Skip layering, and an extra pan, and assemble your lasagna in the same skillet you use to cook the meat and sauce.
Ingreadients:
- 1 tablespoon extra virgin olive oil
- 1/2 pound ground chuck
- 1/2 pound italian pork sausage
- 2 teaspoons kosher salt
- 1 1/2 cups yellow onion
- 2 clove garlic cloves
- 1 tablespoon fresh oregano
- 1 tablespoon tomato paste
- 1/2 tablespoon chiles
- 1/2 cup red wine
- 28 ounces plum tomatoes
- 1 1/2 cups water
- 1/4 cup chopped fresh basil
- 6 ounces lasagna noodles
- 1 cup whole milk ricotta
- 6 ounces low-moisture whole-milk mozzarella cheese, shredded (about 3/4 cup)
- 1/8 cup parmesan cheese
- 2 teaspoons grated lemon zest (from 1 large lemon)
Direction
- Heat oil in a 12-inch cast-iron skillet over medium-high. Add ground chuck, Italian sausage, and 1 teaspoon of the salt; cook, stirring occasionally, until crumbled and browned, about 6 minutes. Using a slotted spoon, transfer meat mixture to a bowl, and set aside at room temperature. Reserve 1 tablespoon drippings in skillet.
- Reduce heat in skillet to medium; add onion to drippings in skillet, and cook until softened and translucent, about 4 minutes.
- Add garlic and oregano; cook, stirring constantly, until softened and fragrant, about 1 minute. Add tomato paste and chile; cook, stirring constantly until slightly darkened and completely coats onion and garlic, 30 to 45 seconds.

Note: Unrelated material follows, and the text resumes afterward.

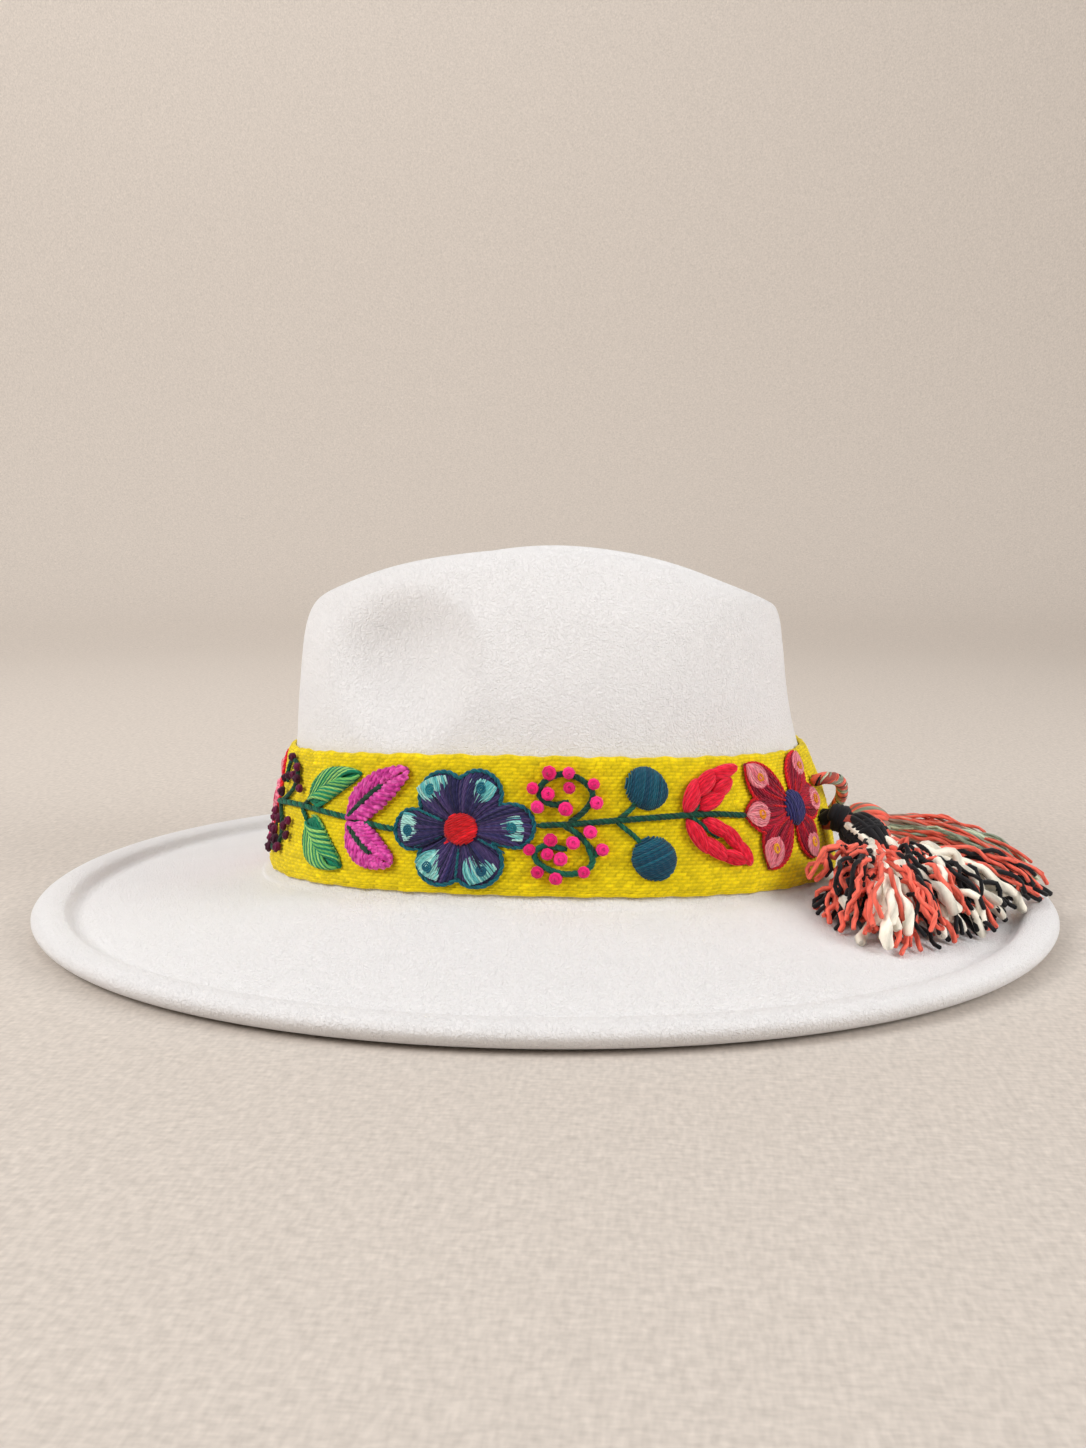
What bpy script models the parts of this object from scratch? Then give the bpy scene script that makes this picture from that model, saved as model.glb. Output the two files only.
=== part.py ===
"""Fedora of white wool felt with a woven band, a braided cord and two tassels.

Lengths are in millimetres until the mesh is made. The hat's front is -Y, the wearer's left is +X,
and it rests on z = 0 on the underside of its turned-over hem.
"""
import math

import bpy
from mathutils import Vector

MM = 0.001

# Outline of the brim.
BRIM_HALF_WIDTH = 169.0
BRIM_HALF_LENGTH = 187.0
FULLNESS = 0.013

# Felt and band.
FELT_WALL = 2.5
FELT_COLUMNS = 64
NORMAL_STEP = 0.10
BAND_THICKNESS = 2.8
BAND_GAP = 0.35
BAND_SEAM_ANGLE = math.radians(73.0)
BAND_SEAM_GAP = math.radians(0.7)

# Section of the turned-over hem: distance in from the brim's outline, and height.
HEM_COLUMNS = ("inset", "height")
HEM = (
    (10.6, 0.0),
    (7.4, 0.0),
    (4.2, 0.7),
    (1.6, 2.4),
    (0.2, 4.6),
    (0.4, 6.2),
    (2.2, 7.7),
    (5.2, 8.25),
    (8.6, 8.0),
    (11.2, 7.1),
    (12.6, 5.4),
    (13.6, 4.1),
)

# Top side of the felt, from the hem up to the crown's crease. Each row is one ring:
# half width, half lengths to front and rear, heights at side, front and rear, taper to the front,
# and the number of steps to the next row.
RING_COLUMNS = ("name", "side", "front", "rear", "z_side", "z_front", "z_rear", "egg", "steps")
RINGS = (
    ("brim_edge", 153.0, 171.0, 171.0, 3.4, 3.4, 3.4, 0.00, 1),
    ("brim_middle", 120.0, 139.0, 139.5, 11.3, 8.1, 8.5, 0.00, 1),
    ("brim_inner", 93.0, 111.0, 115.5, 18.0, 12.4, 13.1, 0.01, 1),
    ("fillet", 88.0, 105.4, 110.6, 19.5, 13.5, 14.2, 0.01, 1),
    ("band_low", 84.6, 101.8, 107.6, 22.0, 15.4, 16.2, 0.01, 1),
    ("wall_foot", 83.2, 100.4, 106.6, 26.0, 19.6, 20.4, 0.01, 1),
    ("wall_low", 81.4, 97.8, 104.9, 35.0, 30.0, 31.0, 0.01, 1),
    ("wall_middle", 79.2, 95.2, 101.4, 48.0, 43.6, 45.0, 0.02, 1),
    ("band_top", 76.4, 92.7, 94.9, 66.3, 60.0, 61.5, 0.02, 2),
    ("wall_high", 73.0, 91.2, 90.6, 86.0, 80.0, 81.0, 0.04, 3),
    ("shoulder", 64.5, 90.2, 88.8, 108.0, 98.0, 98.5, 0.07, 2),
    ("upper", 56.5, 88.6, 87.4, 121.0, 107.0, 107.0, 0.11, 1),
    ("ridge_outside", 50.0, 86.0, 85.0, 129.2, 112.4, 112.2, 0.14, 1),
    ("ridge", 43.5, 81.5, 80.5, 133.3, 114.7, 114.2, 0.16, 1),
    ("ridge_inside", 36.5, 75.0, 74.5, 131.0, 114.0, 113.6, 0.18, 1),
    ("slope", 26.0, 64.5, 65.0, 122.0, 110.5, 111.0, 0.20, 1),
    ("floor", 13.5, 53.5, 55.0, 115.0, 107.5, 109.0, 0.20, 1),
    ("crease", 3.0, 45.0, 47.0, 113.0, 106.8, 108.5, 0.00, 0),
)
NAMES = [row[0] for row in RINGS]

# The finger dent that is pressed into each side of the crown.
DENT_Y = -42.0
DENT_Z = 97.0
DENT_DEPTH = 13.0
DENT_FRONT = 32.0
DENT_REAR = 29.0
DENT_TOP = 25.0
DENT_BOTTOM = 33.0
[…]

- Stir red wine into skillet, and cook, scraping up any browned bits from bottom of skillet, until slightly thickened, about 1 minute. Stir in tomatoes, water, 2 tablespoons of the basil, broken noodles, 1/2 teaspoon of the salt, and reserved meat mixture; bring to a simmer over medium-high; reduce heat to medium-low, and simmer, stirring occasionally, until noodles are tender, about 20 minutes.
- Preheat the oven to broil and position the rack in the center. Stir together ricotta, mozzarella, Parmesan, the remaining 2 tablespoons basil, lemon zest, and remaining 1/2 teaspoon salt in a bowl until combined.
- Spoon 1/4 cup dollops of the cheese mixture evenly over the meat mixture in the skillet.
- Broil in the preheated oven until the cheese is melted and lightly browned, about 5 minutes. Garnish with additional basil.